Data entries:
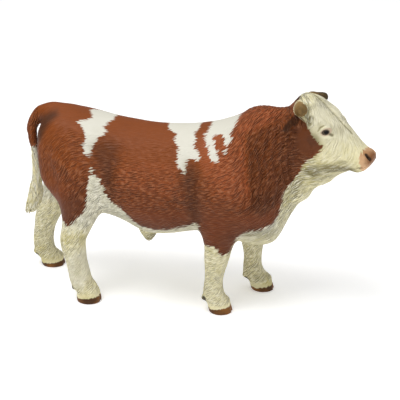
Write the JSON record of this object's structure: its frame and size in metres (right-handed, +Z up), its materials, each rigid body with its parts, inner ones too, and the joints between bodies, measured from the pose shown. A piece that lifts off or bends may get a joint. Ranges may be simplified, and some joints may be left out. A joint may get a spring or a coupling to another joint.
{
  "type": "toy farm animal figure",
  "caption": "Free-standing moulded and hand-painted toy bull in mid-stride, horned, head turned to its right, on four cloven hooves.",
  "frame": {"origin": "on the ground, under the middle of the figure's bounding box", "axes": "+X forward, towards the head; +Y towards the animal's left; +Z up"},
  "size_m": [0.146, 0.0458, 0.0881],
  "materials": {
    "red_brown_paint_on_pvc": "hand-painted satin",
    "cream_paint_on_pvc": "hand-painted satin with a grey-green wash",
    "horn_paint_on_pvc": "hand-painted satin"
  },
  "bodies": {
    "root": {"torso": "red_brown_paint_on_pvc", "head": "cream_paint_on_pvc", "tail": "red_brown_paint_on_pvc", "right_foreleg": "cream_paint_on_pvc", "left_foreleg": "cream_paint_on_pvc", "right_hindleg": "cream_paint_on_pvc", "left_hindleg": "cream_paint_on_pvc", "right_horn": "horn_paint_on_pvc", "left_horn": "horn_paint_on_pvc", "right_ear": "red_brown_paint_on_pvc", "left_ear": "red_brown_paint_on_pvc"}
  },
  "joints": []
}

--

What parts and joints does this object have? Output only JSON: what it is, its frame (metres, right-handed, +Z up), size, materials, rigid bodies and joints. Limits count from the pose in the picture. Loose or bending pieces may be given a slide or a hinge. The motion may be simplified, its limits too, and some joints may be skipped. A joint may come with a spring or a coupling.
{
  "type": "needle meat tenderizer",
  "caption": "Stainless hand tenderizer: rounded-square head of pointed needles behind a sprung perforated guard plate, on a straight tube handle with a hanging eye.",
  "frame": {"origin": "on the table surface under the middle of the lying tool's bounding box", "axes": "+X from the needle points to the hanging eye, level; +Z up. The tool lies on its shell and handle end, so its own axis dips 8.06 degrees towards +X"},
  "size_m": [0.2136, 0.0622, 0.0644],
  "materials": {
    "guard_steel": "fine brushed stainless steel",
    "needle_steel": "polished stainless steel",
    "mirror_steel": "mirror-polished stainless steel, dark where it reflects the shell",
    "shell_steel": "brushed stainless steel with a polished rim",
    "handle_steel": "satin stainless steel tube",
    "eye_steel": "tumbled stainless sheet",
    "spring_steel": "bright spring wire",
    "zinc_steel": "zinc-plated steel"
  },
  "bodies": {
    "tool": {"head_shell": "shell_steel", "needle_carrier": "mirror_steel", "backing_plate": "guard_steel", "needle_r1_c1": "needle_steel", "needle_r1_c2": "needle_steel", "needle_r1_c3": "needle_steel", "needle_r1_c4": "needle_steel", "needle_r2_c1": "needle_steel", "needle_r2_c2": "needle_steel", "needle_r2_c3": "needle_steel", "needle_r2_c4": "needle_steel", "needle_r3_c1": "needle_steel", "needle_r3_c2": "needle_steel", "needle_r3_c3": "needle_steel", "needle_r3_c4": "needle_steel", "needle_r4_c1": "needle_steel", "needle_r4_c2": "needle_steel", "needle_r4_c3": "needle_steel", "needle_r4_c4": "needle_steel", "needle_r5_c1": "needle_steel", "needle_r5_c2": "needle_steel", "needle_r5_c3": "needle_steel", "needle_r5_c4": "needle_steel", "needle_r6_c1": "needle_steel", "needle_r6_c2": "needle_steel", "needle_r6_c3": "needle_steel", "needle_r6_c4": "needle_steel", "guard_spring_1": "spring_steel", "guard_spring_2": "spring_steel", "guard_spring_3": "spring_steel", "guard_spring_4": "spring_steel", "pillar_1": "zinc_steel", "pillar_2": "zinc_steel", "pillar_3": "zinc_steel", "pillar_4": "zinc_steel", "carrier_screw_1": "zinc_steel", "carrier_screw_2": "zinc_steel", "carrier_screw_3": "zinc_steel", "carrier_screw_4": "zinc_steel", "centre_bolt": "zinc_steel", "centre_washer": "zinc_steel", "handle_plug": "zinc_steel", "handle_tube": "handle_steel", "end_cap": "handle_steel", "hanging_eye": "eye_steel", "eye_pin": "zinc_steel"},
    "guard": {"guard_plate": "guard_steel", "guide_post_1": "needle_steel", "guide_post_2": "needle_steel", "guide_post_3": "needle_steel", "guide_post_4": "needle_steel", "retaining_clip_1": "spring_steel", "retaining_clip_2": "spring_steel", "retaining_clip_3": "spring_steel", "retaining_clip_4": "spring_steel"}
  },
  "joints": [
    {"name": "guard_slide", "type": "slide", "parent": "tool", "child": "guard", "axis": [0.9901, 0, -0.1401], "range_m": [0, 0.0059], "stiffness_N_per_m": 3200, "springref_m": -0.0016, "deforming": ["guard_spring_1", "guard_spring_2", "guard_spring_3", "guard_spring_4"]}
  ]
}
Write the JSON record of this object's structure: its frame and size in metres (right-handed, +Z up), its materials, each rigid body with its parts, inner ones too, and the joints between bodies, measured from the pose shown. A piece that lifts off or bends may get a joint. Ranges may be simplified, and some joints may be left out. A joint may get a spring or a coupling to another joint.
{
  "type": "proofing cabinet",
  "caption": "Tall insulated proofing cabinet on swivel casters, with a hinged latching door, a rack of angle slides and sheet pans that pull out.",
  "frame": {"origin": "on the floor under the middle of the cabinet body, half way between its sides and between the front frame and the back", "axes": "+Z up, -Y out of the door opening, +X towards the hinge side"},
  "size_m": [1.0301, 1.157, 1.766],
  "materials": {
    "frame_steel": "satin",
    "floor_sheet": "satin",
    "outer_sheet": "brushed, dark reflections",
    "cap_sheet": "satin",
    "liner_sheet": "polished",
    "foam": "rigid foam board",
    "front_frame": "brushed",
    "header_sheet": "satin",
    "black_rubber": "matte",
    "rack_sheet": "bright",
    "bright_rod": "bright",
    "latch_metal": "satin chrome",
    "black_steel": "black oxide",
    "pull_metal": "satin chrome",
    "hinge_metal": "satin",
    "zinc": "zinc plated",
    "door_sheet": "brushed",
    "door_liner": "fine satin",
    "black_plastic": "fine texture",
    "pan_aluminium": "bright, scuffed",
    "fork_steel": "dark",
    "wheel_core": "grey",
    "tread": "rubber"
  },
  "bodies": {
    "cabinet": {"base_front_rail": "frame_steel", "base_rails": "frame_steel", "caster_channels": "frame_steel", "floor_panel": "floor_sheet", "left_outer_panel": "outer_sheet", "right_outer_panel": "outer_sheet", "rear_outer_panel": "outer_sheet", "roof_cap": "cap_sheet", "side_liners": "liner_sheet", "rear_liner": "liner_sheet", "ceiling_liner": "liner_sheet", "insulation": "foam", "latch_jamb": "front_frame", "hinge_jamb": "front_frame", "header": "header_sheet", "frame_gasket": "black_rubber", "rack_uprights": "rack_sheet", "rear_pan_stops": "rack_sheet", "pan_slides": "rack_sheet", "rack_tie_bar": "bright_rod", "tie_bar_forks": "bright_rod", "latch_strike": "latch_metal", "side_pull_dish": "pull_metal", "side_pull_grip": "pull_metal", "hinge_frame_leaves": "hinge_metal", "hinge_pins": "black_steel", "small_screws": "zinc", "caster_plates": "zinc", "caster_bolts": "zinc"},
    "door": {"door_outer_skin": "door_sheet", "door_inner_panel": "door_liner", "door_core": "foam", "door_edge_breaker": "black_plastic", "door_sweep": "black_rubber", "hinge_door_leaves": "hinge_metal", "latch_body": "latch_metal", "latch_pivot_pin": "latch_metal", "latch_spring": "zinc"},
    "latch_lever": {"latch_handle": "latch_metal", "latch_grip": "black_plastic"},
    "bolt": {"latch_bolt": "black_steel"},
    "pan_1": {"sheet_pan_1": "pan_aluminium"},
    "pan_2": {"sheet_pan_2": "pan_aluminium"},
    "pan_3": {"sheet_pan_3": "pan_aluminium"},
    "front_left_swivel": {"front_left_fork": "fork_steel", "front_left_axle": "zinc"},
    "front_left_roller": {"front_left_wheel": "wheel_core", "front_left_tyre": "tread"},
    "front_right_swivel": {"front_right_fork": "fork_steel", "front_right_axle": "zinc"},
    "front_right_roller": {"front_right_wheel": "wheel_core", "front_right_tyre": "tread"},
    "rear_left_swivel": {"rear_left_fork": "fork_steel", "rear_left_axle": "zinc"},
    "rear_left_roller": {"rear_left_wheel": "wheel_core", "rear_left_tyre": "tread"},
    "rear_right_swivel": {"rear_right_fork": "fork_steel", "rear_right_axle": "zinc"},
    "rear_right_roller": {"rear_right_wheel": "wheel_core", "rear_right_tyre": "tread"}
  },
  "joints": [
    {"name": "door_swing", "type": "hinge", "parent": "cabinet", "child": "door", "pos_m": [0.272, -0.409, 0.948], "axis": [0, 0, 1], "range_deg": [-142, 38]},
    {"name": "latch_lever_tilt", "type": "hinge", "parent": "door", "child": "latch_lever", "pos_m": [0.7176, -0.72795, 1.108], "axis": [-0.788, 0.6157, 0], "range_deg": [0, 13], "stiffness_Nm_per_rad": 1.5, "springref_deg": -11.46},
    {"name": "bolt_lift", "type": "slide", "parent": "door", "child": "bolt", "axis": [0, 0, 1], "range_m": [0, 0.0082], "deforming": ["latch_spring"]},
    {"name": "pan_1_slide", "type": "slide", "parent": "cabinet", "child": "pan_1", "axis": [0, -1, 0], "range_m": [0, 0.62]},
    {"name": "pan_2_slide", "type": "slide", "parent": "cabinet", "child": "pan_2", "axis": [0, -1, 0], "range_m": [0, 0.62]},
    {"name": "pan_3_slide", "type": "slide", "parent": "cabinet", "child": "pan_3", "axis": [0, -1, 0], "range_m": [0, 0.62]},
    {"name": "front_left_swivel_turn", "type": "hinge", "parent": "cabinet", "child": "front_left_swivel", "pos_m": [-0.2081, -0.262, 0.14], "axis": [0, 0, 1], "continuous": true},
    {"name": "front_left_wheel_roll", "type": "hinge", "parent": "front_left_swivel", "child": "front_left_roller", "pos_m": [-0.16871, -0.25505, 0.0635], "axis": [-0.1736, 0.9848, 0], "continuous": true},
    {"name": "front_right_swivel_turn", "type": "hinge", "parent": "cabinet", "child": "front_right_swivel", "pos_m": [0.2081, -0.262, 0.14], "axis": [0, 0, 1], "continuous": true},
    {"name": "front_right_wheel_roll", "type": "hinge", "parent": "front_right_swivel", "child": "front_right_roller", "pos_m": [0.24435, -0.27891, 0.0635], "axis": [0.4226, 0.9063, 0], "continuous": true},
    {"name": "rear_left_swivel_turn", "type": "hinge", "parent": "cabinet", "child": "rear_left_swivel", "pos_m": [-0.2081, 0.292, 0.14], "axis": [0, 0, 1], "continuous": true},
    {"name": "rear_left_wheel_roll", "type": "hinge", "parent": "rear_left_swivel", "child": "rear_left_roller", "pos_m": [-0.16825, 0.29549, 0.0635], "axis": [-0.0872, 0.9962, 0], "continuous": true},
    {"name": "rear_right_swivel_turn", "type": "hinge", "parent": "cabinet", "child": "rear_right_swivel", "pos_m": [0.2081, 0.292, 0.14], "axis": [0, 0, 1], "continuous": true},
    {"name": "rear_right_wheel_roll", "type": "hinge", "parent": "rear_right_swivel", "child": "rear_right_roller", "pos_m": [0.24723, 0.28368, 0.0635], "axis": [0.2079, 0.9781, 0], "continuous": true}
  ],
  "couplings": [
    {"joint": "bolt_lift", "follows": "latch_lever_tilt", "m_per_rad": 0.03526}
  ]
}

▶ **TASK TO CARRY OUT**
What is the number of lines that hold the string "from"? Reply with that number alone.

▶ **RESPONSE TO THE TASK**
4